The most powerful woman at the Vatican, Sister Nathalie Becquart, has said that her historic appointment was the fruit of the work of many women before her, but her role is broader than gender equality.

Last month, she was appointed to be one of two under-secretaries of the Synod of Bishops, which meets in Rome every year. This means she is the first and only woman to have a vote on the synod.

Her role is to help lead a process where the church hierarchy listens to its members — lay, ordained, women and men — to reach consensus in decision-making through synodal governance.

Synods are church councils, and the word derives from the Greek for assembly or meeting. Such a change for the Catholic church is radical, moving decision-making away from the corridors of power in the Vatican to consensual decisions taken by the whole church.

Sr Nathalie told a Religion Media Centre briefing that the new process is built around listening and participation, building a communion that is missionary. It was a dynamic vision of a church on the move, serving all the people.

She was asked how realistic this was, considering the recent decision by the Congregation for the Doctrine of the Faith to rule out blessings for same-sex unions, a not unexpected conclusion but one issued without consultation.

She said that this ruling had been an answer to a specific question, but the discussion “seems to remain open”. The church has, from its beginning, had a plurality of approach. It is not monolithic.

There are 1.3 billion Catholics on all continents, the largest Christian denomination. Sr Nathalie said all churches could apply the synod structure in different ways, according to their history, culture and social context. For those countries not used to consultative styles of governance, there may be some resistance, while some have been slow to respond to the Pope’s call for synodality.

For others, like Germany, a “synodal path”, which is expected to request the ordination of married men along with a review of the ban on women’s ordination to the priesthood, has rung alarm bells at the Vatican.

Sr Nathalie observed that the question of authority was a challenge in the church and the synod structure would create listening and dialogue. At its heart is consensual governance. She said resolutions to the Synod of Bishops usually gathered 99 per cent support. She did not rule out synods in the future being composed of lay people as well as clergy. An example was the Amazon synod, an ecclesial conference.
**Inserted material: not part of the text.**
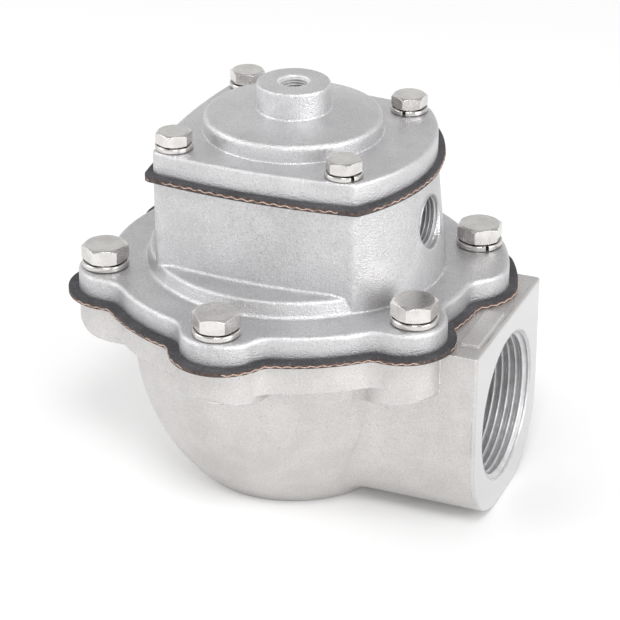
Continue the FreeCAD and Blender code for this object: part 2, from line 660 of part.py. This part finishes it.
def pilot_core():
    """Plate, disc, screw and nut that clamp the middle of the pilot sheet."""
    bore = M5_R + THREAD_FIT
    plate_top = COVER_Z + PILOT_PLATE_T
    screw_len = plate_top + PILOT_NUT_H + PILOT_SCREW_TAIL - NOZZLE_Z
    screw = hex_screw(M5_R, screw_len, M5_ACROSS_FLATS, M5_HEAD_H, 0)
    screw.rotate(V(0, 0, 0), V(1, 0, 0), 180)
    return {
        "pilot_top_plate": pierced_disc(PILOT_PLATE_R, bore, COVER_Z, PILOT_PLATE_T),
        "pilot_seat_disc": pierced_disc(PILOT_DISC_R, bore, NOZZLE_Z, PILOT_DISC_T),
        "pilot_centre_screw": lifted(screw, NOZZLE_Z),
        "pilot_centre_nut": lifted(hex_nut(M5_ACROSS_FLATS, PILOT_NUT_H, bore, 0), plate_top),
    }


def springs():
    main_low = SEAM_Z + MAIN_PLATE_T
    pilot_low = COVER_Z + PILOT_PLATE_T
    return {
        "main_spring": coil_spring(MAIN_SPRING_R, MAIN_WIRE_R, MAIN_COILS, main_low, CHAMBER_TOP_Z),
        "pilot_spring": coil_spring(PILOT_SPRING_R, PILOT_WIRE_R, PILOT_COILS, pilot_low, COVER_ROOF_Z),
    }


def fasteners():
    """Screws and spring washers on the flange and on the cover."""
    made = {}
    for index, angle in enumerate(M8_ANGLES):
        at = polar(M8_PCD_R, angle)
        turn = M8_HEAD_TURNS[index % len(M8_HEAD_TURNS)]
        slit = M8_SLIT_TURNS[index % len(M8_SLIT_TURNS)]
        screw = hex_screw(M8_R, M8_LEN, M8_ACROSS_FLATS, M8_HEAD_H, turn)
        washer = split_washer(M8_R + THREAD_FIT, M8_WASHER_R, M8_WASHER_T, slit)
        made[f"flange_screw_{index + 1}"] = lifted(screw, FLANGE_TOP_Z + M8_WASHER_T, at.x, at.y)
        made[f"flange_washer_{index + 1}"] = lifted(washer, FLANGE_TOP_Z, at.x, at.y)
    for index, angle in enumerate(M6_ANGLES):
        at = polar(M6_AT_R, angle)
        turn = M6_HEAD_TURNS[index % len(M6_HEAD_TURNS)]
        slit = M6_SLIT_TURNS[index % len(M6_SLIT_TURNS)]
        screw = hex_screw(M6_R, M6_LEN, M6_ACROSS_FLATS, M6_HEAD_H, turn)
        washer = split_washer(M6_R + THREAD_FIT, M6_WASHER_R, M6_WASHER_T, slit)
        made[f"cover_screw_{index + 1}"] = lifted(screw, COVER_TOP_Z + M6_WASHER_T, at.x, at.y)
        made[f"cover_washer_{index + 1}"] = lifted(washer, COVER_TOP_Z, at.x, at.y)
    return made


def valve():
    parts = {
        "valve_body": valve_body(),
        "main_diaphragm": main_diaphragm(),
        "middle_housing": middle_housing(),
        "pilot_diaphragm": pilot_diaphragm(),
        "top_cover": top_cover(),
    }
    for group in (main_core(), pilot_core(), springs(), fasteners()):
        parts.update(group)
    return parts


os.makedirs("parts", exist_ok=True)
for name, shape in valve().items():
    shape.exportStep(os.path.join("parts", name + ".step"))
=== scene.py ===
import math

import bpy
import numpy as np
from mathutils import Matrix


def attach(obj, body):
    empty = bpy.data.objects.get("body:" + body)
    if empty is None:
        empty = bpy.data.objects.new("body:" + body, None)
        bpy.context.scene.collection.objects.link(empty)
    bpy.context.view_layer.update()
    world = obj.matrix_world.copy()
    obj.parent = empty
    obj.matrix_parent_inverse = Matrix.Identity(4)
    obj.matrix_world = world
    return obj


# Right-angle pulse valve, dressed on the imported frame. Metres, Z up, the outlet mouth at the origin
# and the inlet towards +X.

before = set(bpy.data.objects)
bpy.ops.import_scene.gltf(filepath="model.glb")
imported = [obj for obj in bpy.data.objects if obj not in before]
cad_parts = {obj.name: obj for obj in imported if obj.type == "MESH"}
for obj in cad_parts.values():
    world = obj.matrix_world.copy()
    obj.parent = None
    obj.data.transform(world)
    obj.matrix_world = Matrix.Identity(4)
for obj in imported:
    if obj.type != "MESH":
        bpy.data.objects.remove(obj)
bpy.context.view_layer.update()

MM = 0.001

# Sizes that the new pieces share with the solids, in millimetres
INLET_FACE_X = 72.8
INLET_AXIS_Z = 32.6
BLOCK_HALF_W = 30.8
BLOCK_CORNER_R = 25.0
FOOT_R = 32.6
BOWL_R = 51.6
SHOULDER_Z = 46.0
BOWL_BULGE = 4.9
VENT_FACE_X = 45.6
VENT_Y = -0.4
VENT_Z = 91.8
TOP_Z = 131.2
MAIN_SHEET_Z = 64.1
PILOT_SHEET_Z = 106.8

# Threads of the ports: pitch, radius at crest and root, length, and radius of the opened mouth
MAIN_PIPE = {"pitch": 2.309, "crest_r": 22.42, "root_r": 23.9, "length": 21.5, "mouth_r": 24.4}
VENT_PIPE = {"pitch": 1.337, "crest_r": 7.475, "root_r": 8.33, "length": 11.0, "mouth_r": 8.45}
PILOT_PIPE = {"pitch": 0.907, "crest_r": 4.283, "root_r": 4.86, "length": 8.0, "mouth_r": 5.2}

# The photograph's camera: where it stands round the valve, how far off, and where it looks from the top's
# centre, to its own right and down
CAMERA_TURN = 22.509
CAMERA_LIFT = 26.677
CAMERA_AWAY = 770.4
AIM_RIGHT = 5.05
AIM_DOWN = 70.69


# Mesh making


def skin(name, points, body, finish, closed=True, outwards=1):
    """Piece on a body from a grid of points: row i and column j make one four-sided face with i + 1 and
    j + 1. A closed one joins the last line to the first both ways. outwards is -1 where the rows run the
    other way round."""
    rows, columns = points.shape[:2]
    i = np.arange(rows if closed else rows - 1)[:, None]
    j = np.arange(columns if closed else columns - 1)[None, :]
    i_next, j_next = (i + 1) % rows, (j + 1) % columns
    corners = [i * columns + j, i_next * columns + j, i_next * columns + j_next, i * columns + j_next]
    faces = np.stack([np.broadcast_to(c, (i.size, j.size)).ravel() for c in corners], axis=1)[:, ::outwards]
    mesh = bpy.data.meshes.new(name)
    mesh.from_pydata((points.reshape(-1, 3) * MM).tolist(), [], faces.tolist())
    mesh.shade_smooth()
    piece = bpy.data.objects.new(name, mesh)
    bpy.context.scene.collection.objects.link(piece)
    mesh.materials.append(finish)
    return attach(piece, body)


def thread_sleeve(name, finish, slot, mouth, axis, pitch, crest_r, root_r, length, mouth_r):
    """Internal thread as a closed ring, from the middle of its mouth inwards. The inner radius follows a
    tooth whose phase moves one pitch along the axis in each turn: a triangle wave with flats cut at crest
    and root, part smoothed. A forty-five degree cone opens the mouth. The outer radius lies in the wall."""
    turns = np.linspace(0, 2 * np.pi, 181)[:-1, None]
    depth = np.linspace(0, length, int(length / pitch * 16))[None, :]
    phase = 2 * np.pi * (depth / pitch - turns / (2 * np.pi))
    tooth = np.clip(0.5 + 0.68 * np.arcsin(np.cos(phase)) / (np.pi / 2), 0, 1)
    tooth = tooth * tooth * (3 - 2 * tooth) * 0.35 + tooth * 0.65
    inner = root_r - (root_r - crest_r) * tooth
    inner = np.maximum(inner, mouth_r - depth)
    outer = np.full((turns.size, 2), root_r + 0.15)
    radius = np.hstack([inner, outer])
    along = np.hstack([depth.ravel(), length, 0.0])[None, :] + 0 * turns
    u, v = side_axes(axis)
    ring = radius[..., None] * (np.cos(turns)[..., None] * u + np.sin(turns)[..., None] * v)
    points = np.array(mouth) - along[..., None] * np.array(axis, float) + ring
    return skin(name, points, "valve", finish)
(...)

The traditional link between ordained men and governance in the church had already gone. In France, where she served for most of her life, 50 per cent of the Bishops Council comprised women and laypeople. Most recently many women have been appointed to top roles at the Vatican, as heads of commissions or members of a powerful finance committee.

Sr Gemma Simmonds, director of the Religious Life Institute at the Margaret Beaufort Institute of Theology, joined the briefing and said Sr Nathalie’s appointment was fantastically good news, and a step in the right direction, but it was too little, too late. This kind of change should have occurred 20 or 40 years ago, she said, and she hoped it would be “the beginning of an avalanche not a trickle”.

Asked whether her appointment was a step towards women’s ordination, Sr Nathalie firmly said it was not. The Pope had a vision to move towards a church where leadership was not connected only to ordination.

She said women in bureaucratic roles were undertaking “institutionalised ministry”. It was important to understand that the cause of women was put forward by women 20 years ago, but that now it was men — bishops and priests — who were also challenging the structure.